- Born: 1753 São Frei Pedro Gonçalves, Recife
- Died: Unknown Recife
- Occupation: Priest
- Parents: Domingos Pires Ferreira (father); Joana Maria de Deus Correia Pinto (mother);
- Family: Pires Ferreira
- Religion: Roman catholic
- Ordained: priest of the Catholic Church

= Domingos Pires Ferreira (priest) =

Brazilian priest

Domingos Pires Ferreira (born 1753) was a liberal priest.

==Biography==

Domingos was born in the freguesia São Frei Pedro Gonçalves, Recife in 1753 to the merchant Domingos Pires Ferreira and his wife Joana Maria de Deus Correia Pinto.

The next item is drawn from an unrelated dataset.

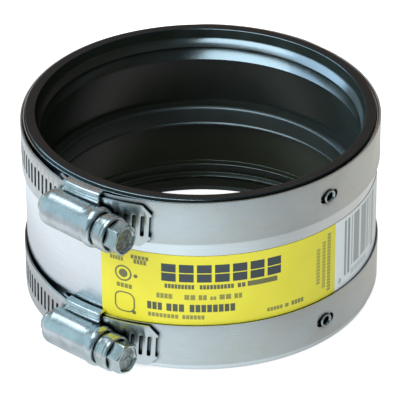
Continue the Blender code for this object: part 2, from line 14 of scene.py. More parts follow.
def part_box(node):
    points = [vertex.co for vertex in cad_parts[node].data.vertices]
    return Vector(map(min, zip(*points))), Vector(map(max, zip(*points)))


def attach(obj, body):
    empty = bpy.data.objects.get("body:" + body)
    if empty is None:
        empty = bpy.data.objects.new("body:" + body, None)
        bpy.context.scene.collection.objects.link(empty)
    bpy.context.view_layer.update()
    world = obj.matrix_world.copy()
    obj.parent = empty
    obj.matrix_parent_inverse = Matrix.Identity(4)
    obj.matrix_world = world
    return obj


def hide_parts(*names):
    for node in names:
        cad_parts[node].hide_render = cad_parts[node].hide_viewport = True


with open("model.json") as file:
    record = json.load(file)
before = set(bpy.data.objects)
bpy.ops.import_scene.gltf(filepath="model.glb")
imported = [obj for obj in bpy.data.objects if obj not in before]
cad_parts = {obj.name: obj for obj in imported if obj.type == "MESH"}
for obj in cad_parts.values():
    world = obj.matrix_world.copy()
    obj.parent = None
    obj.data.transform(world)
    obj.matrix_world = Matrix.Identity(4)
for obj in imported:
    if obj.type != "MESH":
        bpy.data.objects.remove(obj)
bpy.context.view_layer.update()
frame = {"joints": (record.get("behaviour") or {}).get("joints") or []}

mm = 0.001

# Sizes taken from the frame
sleeve_low, sleeve_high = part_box("gasket")
bore = Vector(((sleeve_low.x + sleeve_high.x) / 2, (sleeve_low.y + sleeve_high.y) / 2, 0))
sleeve_length = sleeve_high.z
sleeve_radius = (sleeve_high.x - sleeve_low.x) / 2

# Rubber sleeve
sleeve_wall = 2.8 * mm
rim_rounding = 0.25 * mm
outer_rounding = 0.3 * mm
toe_height = 0.7 * mm
toe_length = 1.0 * mm
rib_height = 1.35 * mm
ribs_from_end = 2.8 * mm
outer_rib_length = 2.4 * mm
inner_rib_length = 3.4 * mm
rib_back = 0.7 * mm
rib_power = 1.45
rib_steps = 10
groove_height = 0.15 * mm
stop_height = 2.8 * mm
stop_width = 6.6 * mm
stop_draft = 0.4 * mm
stop_below_middle = 0.6 * mm
stop_groove_up = 1.0 * mm
stop_groove_width = 0.9 * mm
stop_groove_depth = 0.45 * mm
stop_rounding = 0.9 * mm

# Segments of round forms, and how near corners are welded
sleeve_segments, screw_segments, eyelet_segments, slot_segments = 180, 72, 48, 40
spin_weld, loft_weld = 0.0005 * mm, 0.002 * mm

# Rolled shield
shield_thickness = 0.3 * mm
shield_clearance = 0.25 * mm
shield_from_floor, shield_from_top = 0.4 * mm, 1.0 * mm
seam_angle = 150.0
seam_overlap = 17.0 * mm
seam_clearance = 0.1 * mm
seam_ramp = 8.0 * mm
seam_blend = 0.5
shield_step = 2.0
shield_row = 3.5 * mm
band_lead, band_settled = 1.6, 0.6

# Clamp bands
band_width = 12.7 * mm
band_thickness = 0.6 * mm
band_clearance = 0.17 * mm
layer_clearance = 0.1 * mm
upper_band_from_end = 6.75 * mm
lower_band_from_end = 8.6 * mm
tongue_length = 3.4 * mm
tail_corner = 2.6 * mm
tail_lift = 0.35 * mm
band_settle = 15.0 * mm
strip_rise = 38.0 * mm
strip_step = 0.55 * mm
strip_step_share = 0.6
grip_margin = 1.0 * mm
head_sinks_within = 40.0
tail_sinks_from, tail_sinks_to = 210.0, 300.0
band_edge = 0.1 * mm
band_step = 1.5

# Perforation
slot_pitch = 2.35 * mm
slot_width = 1.1 * mm
slot_length = 6.4 * mm
slot_lean = 3.5
slot_corner = 0.42 * slot_width
slot_corner_steps = 4
slot_count = 31
first_slot_margin = 1.4 * mm

# Saddle
saddle_length = 11.9 * mm
saddle_thickness = 0.6 * mm
saddle_clearance = 0.2 * mm
saddle_side_play = 0.12 * mm
saddle_lip = 1.75 * mm
saddle_bend = 0.35 * mm
saddle_edge = 0.12 * mm
saddle_steps, saddle_bend_steps, saddle_nose_steps = 12, 8, 10

# Housing
housing_thickness = 0.65 * mm
barrel_bore = 9.3 * mm
barrel_behind = 8.3 * mm
barrel_ahead = 10.3 * mm
flange_play = 0.25 * mm
flange_fillet = 1.4 * mm
dome_length = 2.2 * mm
dome_depth = 1.1 * mm
mouth_length = 2.9 * mm
mouth_rise = 0.35 * mm
barrel_edge = 0.25 * mm
flange_run_out = 0.3 * mm
steepest_foot = -84.0
fillet_steps, arch_steps, flange_steps, mouth_steps = 8, 20, 12, 12
dome_shares = (0.08, 0.18, 0.32, 0.5, 0.7)

# Worm screw
thread_diameter = 7.2 * mm
thread_depth = 0.9 * mm
thread_crest = 0.5 * mm
thread_flank = 0.4 * mm
thread_sink = 0.25 * mm
thread_fade_turns, thread_least = 0.5, 0.05
thread_turn_steps = 36
thread_start = -7.9 * mm
thread_turns = 5.9
screw_tip_diameter = 5.8 * mm
screw_tip_reach = 2.3 * mm
journal_clearance = 0.3 * mm
journal_length = 2.2 * mm
screw_edge = 0.35 * mm
collar_diameter = 10.2 * mm
collar_thickness = 3.5 * mm
collar_gap = 1.3 * mm
hex_across_flats = 7.94 * mm
collar_undercut = 0.4 * mm
collar_groove = 0.12 * mm
hex_length = 4.1 * mm
hex_chamfer = 0.5 * mm
hex_points = 72
dish_rim = 0.5 * mm
dish_depth = 1.0 * mm
dish_corner = 1.07
dish_shape = ((0.0, 1.0), (0.15, 0.985), (0.5, 0.96), (0.76, 0.91), (0.9, 0.84), (1.0, 0.7))
hex_edge = 0.08 * mm

# Eyelets
eyelet_flange = 3.9 * mm
eyelet_hole = 2.2 * mm
eyelet_shank = 2.9 * mm
eyelet_crown = 0.45 * mm
eyelet_clinch = 0.35 * mm
eyelet_edge = 0.1 * mm
eyelet_roll = ((0.35 * mm, 0.08 * mm), (0.1 * mm, 0.3 * mm), (0.0 * mm, 0.45 * mm))
eyelet_slot_length = 6.4 * mm
eyelet_slot_height = 3.1 * mm
eyelet_clearance = 0.1 * mm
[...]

He entered the University of Coimbra on 1 October 1770, becoming a priest. On 3 March 1772, he began his law studies. He also studied in Salamanca, Spain.

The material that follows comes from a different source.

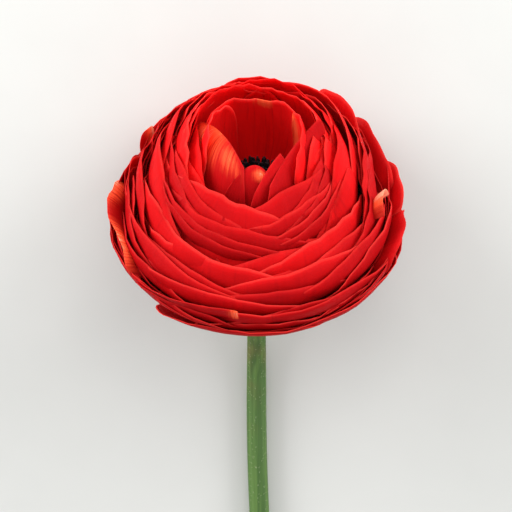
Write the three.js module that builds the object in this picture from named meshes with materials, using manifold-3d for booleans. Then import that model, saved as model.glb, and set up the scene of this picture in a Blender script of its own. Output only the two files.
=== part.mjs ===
// A cut Persian buttercup (Ranunculus asiaticus): one double red bloom on a short bent stem.
// It lies on a table, held up by the pressed rim of its outer petals and by its stem.
// Millimetres, +Z up. The stem runs towards -Y and the bloom leans back towards +Y.

import * as THREE from "three";
import Module from "manifold-3d";

const wasm = await Module();
wasm.setup();

// ---------------------------------------------------------------- driving dimensions
const BLOOM_LEAN = THREE.MathUtils.degToRad(50); // from upright, back towards +Y
const BASE_HEIGHT = 22.6; // of the middle of the bloom's flat underside above the table
const GAP = 0.3; // between pieces that touch

const PETAL_THICKNESS = 0.65;
const PETAL_COLUMNS = 6; // facets across one petal
const PETAL_ROWS = [0, 0.3, 0.58, 0.82, 1]; // facet lines from its root to its rim
const CLAW_WIDTH = 0.3; // a petal's width at its root, as a share of its full width
const RINGS = 13; // of petals, from the guard petals in to the bowl
const RING_PETALS = 3;
const RING_TURN = THREE.MathUtils.degToRad(77); // each ring covers the gaps of the one outside it
const RING_START = THREE.MathUtils.degToRad(262); // where the outermost ring's first petal stands
const OPEN_RING = 9; // from here in, a ring's front petal gives way to the two broad ones there
const OPEN_FRONT = 0.6; // sine of how far a petal may turn to the front and still have its place
const GUARD_TURN = THREE.MathUtils.degToRad(14); // the outermost ring is turned this much further
const TOP_RISE = 8.3; // how much higher rims stand at the back of the bloom than at its sides
const SHOULDER = 0.05; // how much wider the bloom is between its back and its sides, as a share
const TABLE_STACK = 1.5; // how much higher each next ring lies where the table presses it
const TABLE_SOFTNESS = 0.8; // how gently a pressed petal turns up off the table
const REST_CUT = 0.14; // depth of the flat spot that the petals rest on

const CORE = { bottom: 10, waist: 17, waistHeight: 9.5, top: 10.2, height: 18 };

const STAMENS = 30;
const STAMEN_HEIGHT = 14;
const STAMEN_SIDES = 5;
const CARPEL_HEIGHT = 12.5;
const CARPEL_SIDES = 16;
const CARPEL_ROWS = 9;
const CARPEL_RELIEF = 0.3;

const SEPALS = 5;
const SEPAL_REACH = 15;
const SEPAL_HALF_WIDTH = 5.4;
const SEPAL_THICKNESS = 0.9;
const CALYX_RADIUS = 6.4;
const CALYX_HEIGHT = 4.2;

const STEM_RADIUS = 3.4; // where it lies on the table
const STEM_NECK_RADIUS = 2.9; // under the calyx
const STEM_STRAIGHT = 78; // the stretch that lies on the table
const STEM_DRIFT = 4; // how far the straight stretch wanders sideways
const STEM_SIDES = 12;
const STEM_CUT_SLANT = 0.35;
const PITH_RADIUS = 1.5; // the stem is hollow
const PITH_DEPTH = 9;

// The petals' shells, from the guard petals to the ring round the bowl: where a petal's rim
// ends, how far it bellies out past that, half of its width along its rim, and how much lower
// the rim stands at the front of the bloom.
const SHELLS = [
  { radius: 45.0, height: 13.0, belly: 0.3, halfWidth: 29, dip: 0 },
  { radius: 44.6, height: 20.0, belly: 1.0, halfWidth: 34, dip: 0 },
  { radius: 40.2, height: 27.5, belly: 2.0, halfWidth: 33, dip: 0 },
  { radius: 35.0, height: 34.0, belly: 3.4, halfWidth: 31, dip: 2.5 },
  { radius: 30.2, height: 39.5, belly: 4.6, halfWidth: 29, dip: 4 },
  { radius: 25.4, height: 43.5, belly: 5.6, halfWidth: 26, dip: 8 },
  { radius: 21.2, height: 46.3, belly: 5.8, halfWidth: 23, dip: 7 },
  { radius: 17.4, height: 48.0, belly: 5.4, halfWidth: 20, dip: 5.5 },
];

// ---------------------------------------------------------------- small helpers
const mix = THREE.MathUtils.lerp;
const smooth = (x) => THREE.MathUtils.smoothstep(x, 0, 1);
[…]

In 1836, Luiz Cavalcanti tried to pass the so-called Mayor Law, which reverted the liberal reforms for more independence from the Empire of Brazil and centralized the nomination of vital political roles in the state of Pernambuco. José Tavares Gomes da Fonseca wrote an article on Diário de Pernambuco, summoning a meeting on 8 April in front of the Church of São Francisco to sign an application against the law, but the police surrounded the area to scare people away. Domingos was one of the six people who tried, nonetheless, to collect the signatures.

Domingos died in Recife on an unknown date.